Worse, we see the lower marketing cost per unique visitors has caused paying user conversion
to plummet 25.3% in two months which has pushed marketing costs per
new paying user up by 19.5%.
Unless there is a significant uptick in revenue
per paying user, management is clearly starting to struggle with their
marketing plan, or there is an underlying quality problem with the game
that is slowing the uptake of new registered users and paying users. Management would need
to return to buying more expensive unique visitors to see if the registered users and paying users' conversion
rate move back up before we could tell for certain.
What about metrics that should
not be used to compare games?
There are lots. Average revenue per
user (ARPU) jumps out as one of the worst offenders. As every game has
different play styles, targets different demographics, has different
operating costs, and can be in different stages of content released
to gamers, comparing ARPU of one game to another can be very misleading.
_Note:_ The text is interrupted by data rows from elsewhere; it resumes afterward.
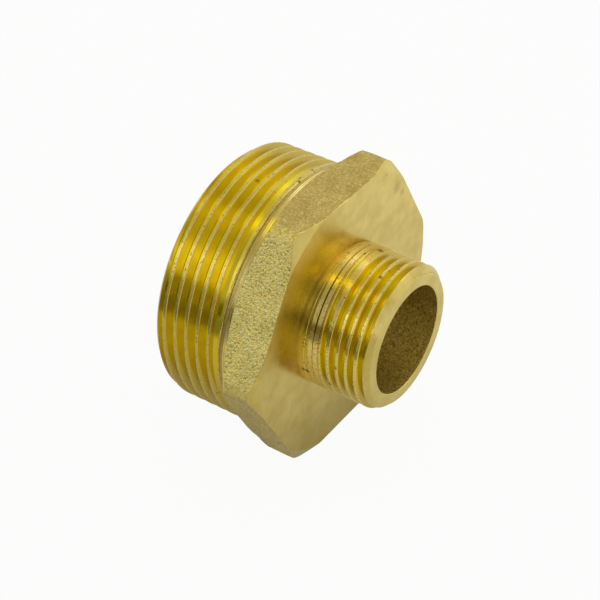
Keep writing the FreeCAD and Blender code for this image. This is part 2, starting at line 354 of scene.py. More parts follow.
small_rim = SMALL_RADIUS - SMALL_CHAMFER
small_rows = pitch_shares(small_thread, root_cuts=(0, 0.6), flank_cuts=(0.0, 0.25, 0.6, 0.88, 0.97),
                          crest_cuts=(0.15, 0.5, 1))
add_band([(0.0, front_rim - EDGE_BREAK), (0.0, SMALL_RADIUS + SHOULDER_ROOT)], [23], TURNED)
add_band([(0.0, SMALL_RADIUS + SHOULDER_ROOT), (SHOULDER_ROOT, SMALL_RADIUS)], [2], THREAD)
add_thread(SHOULDER_ROOT, SMALL_END - SMALL_CHAMFER, small_thread, small_blank,
           sorted(small_rows + PASS_ROWS))
add_chamfer(SMALL_END - SMALL_CHAMFER, SMALL_END - RIM_STEP, CHAMFER_ROWS, small_thread, small_blank)
add_band([(SMALL_END - SMALL_RIM_BREAK, small_rim + SMALL_RIM_BREAK),
          (SMALL_END, small_rim - SMALL_RIM_BREAK), (SMALL_END, SMALL_BORE + SMALL_BORE_BREAK),
          (SMALL_END - SMALL_BORE_BREAK, SMALL_BORE)], [1, 5, 1], TURNED)

# Bore
# The small bore keeps its dark forged skin and opens through a sloping floor into the wide bore of
# the large end. A chamfer fills the corner between that floor and the wide bore.
CAVITY_SLOPE = math.tan(math.radians(25))
CAVITY_DEPTH = 15.6
CAVITY_CORNER = 2.0
cavity_foot = LARGE_END + CAVITY_DEPTH
corner_rise = CAVITY_CORNER * CAVITY_SLOPE / (1 - CAVITY_SLOPE)
cavity_top = cavity_foot + (LARGE_BORE - SMALL_BORE) * CAVITY_SLOPE
add_band([(SMALL_END - SMALL_BORE_BREAK, SMALL_BORE), (cavity_top, SMALL_BORE),
          (cavity_foot + corner_rise, LARGE_BORE - CAVITY_CORNER - corner_rise),
          (cavity_foot - CAVITY_CORNER, LARGE_BORE), (LARGE_END + LARGE_BORE_BREAK, LARGE_BORE),
          (LARGE_END, LARGE_BORE + LARGE_BORE_BREAK)], [16, 8, 3, 10, 2], BORE)

# The bands follow one another from the large end round to it again, through the bore.
station = np.concatenate(band_stations)
radius = np.concatenate(band_radii)
finish = np.concatenate(band_finishes)
cut_share = np.concatenate(band_cuts)
station = np.concatenate([station, station[:1]])
radius = np.concatenate([radius, radius[:1]])
cut_share = np.concatenate([cut_share, cut_share[:1]])

# Skin of the hexagon's flats
# Shot-blasted after forging: shallow dents a few millimetres wide over finer lumps. They only go
# inwards, so the wrench size stays. The skin sinks a little under the flat, and no dent goes deeper
# than its limit. The front face's place along X turns a station into a place in the part's frame.
FRONT_FACE_X = 5.7
DENT_SIZE = 5.0
DENT_HEIGHT = 0.05
LUMP_SIZE = 1.7
LUMP_HEIGHT = 0.018
SKIN_SINK = 0.06
DEEPEST_DENT = 0.2
ON_SKIN = 0.001


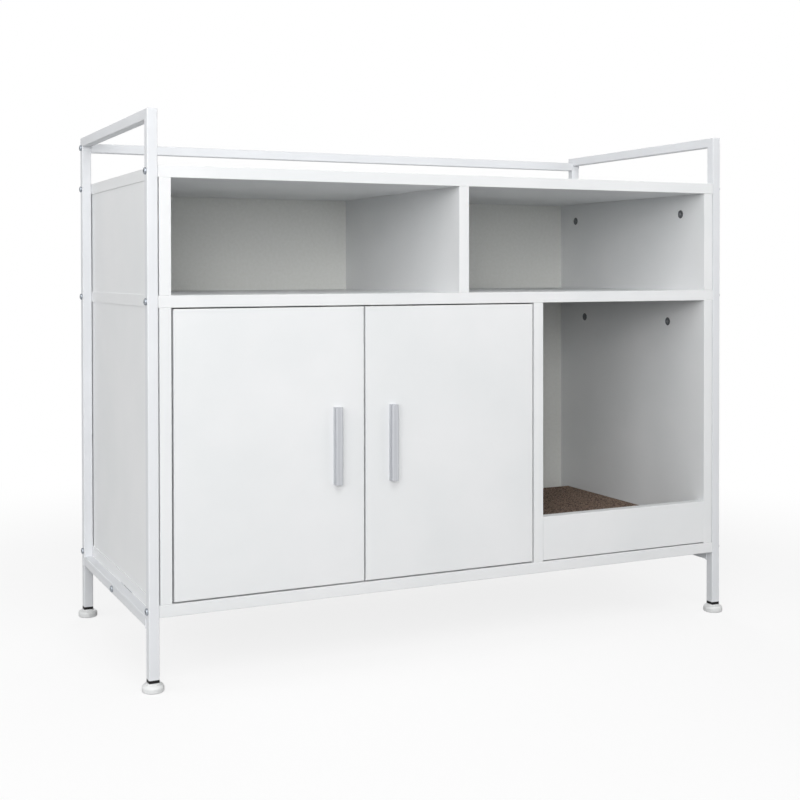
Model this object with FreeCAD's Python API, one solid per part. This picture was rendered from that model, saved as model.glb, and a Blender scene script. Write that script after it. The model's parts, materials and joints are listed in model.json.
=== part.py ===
"""Litter box cabinet: a board carcass with two inset doors and a side entry, hung between two steel frames.

All sizes are millimetres. X runs left to right, Y front to back and Z up. The origin lies on the
floor, midway between the two side frames and midway between their front and rear posts.
"""
import FreeCAD, Part
import math
import os

from FreeCAD import Vector

# ---------------------------------------------------------------- overall sizes
CABINET_WIDTH = 1050.0      # outside to outside of the two side frames
CABINET_DEPTH = 450.0       # front of the front posts to rear of the rear posts
BOARD = 18.0                # thickness of every carcass board and of the doors
BACK_BOARD = 3.0            # thickness of the rear panels
PANEL_STEP = 1.5            # ends of the level boards to the outer faces of the side panels
FOOT_HEIGHT = 18.0          # floor to the cut lower end of a post
LEG_HEIGHT = 90.0           # lower end of a post to the underside of the bottom board
LOWER_OPENING = 434.0       # bottom board to middle shelf
UPPER_OPENING = 172.0       # middle shelf to top board
GUARD_HEIGHT = 82.0         # top board to the top of the side frames
GUARD_DROP = 10.0           # top of the side frames to the top of the rear guard rail
ENTRY_WIDTH = 338.5         # clear width of the entry compartment
SILL_HEIGHT = 73.0          # height of the board across the foot of the entry
SILL_GAP = 2.0              # seam under that board
EDGE_ROUND = 0.8            # rounding of the edge banding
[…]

Average revenue per user is very useful to trend within the context of a single game as
it measures how well paying users are responding to new content (or
lack thereof) and marketing efforts directed at Paying Users. ARPU is
also a strong indicator of when a game has peaked with its current marketing
efforts and game content.
Another set of metrics that come
to mind are those concerned with the average time of a user play session
and the average number of sessions a user plays over a given time period
such as on a monthly basis. These metrics can
point to how engaging a game is to play, and there is clearly a correlation
between time spent playing and the revenue from the user.
However, trying
to compare these metrics across games, even in the same genre, is fraught
with risk. Play session time is driven by content design and intangible
"fun" or playability of the game. These two factors do not
always go together. A 10,000 piece jigsaw puzzle (content design) can
take a lot of time to solve, but not be fun for many users.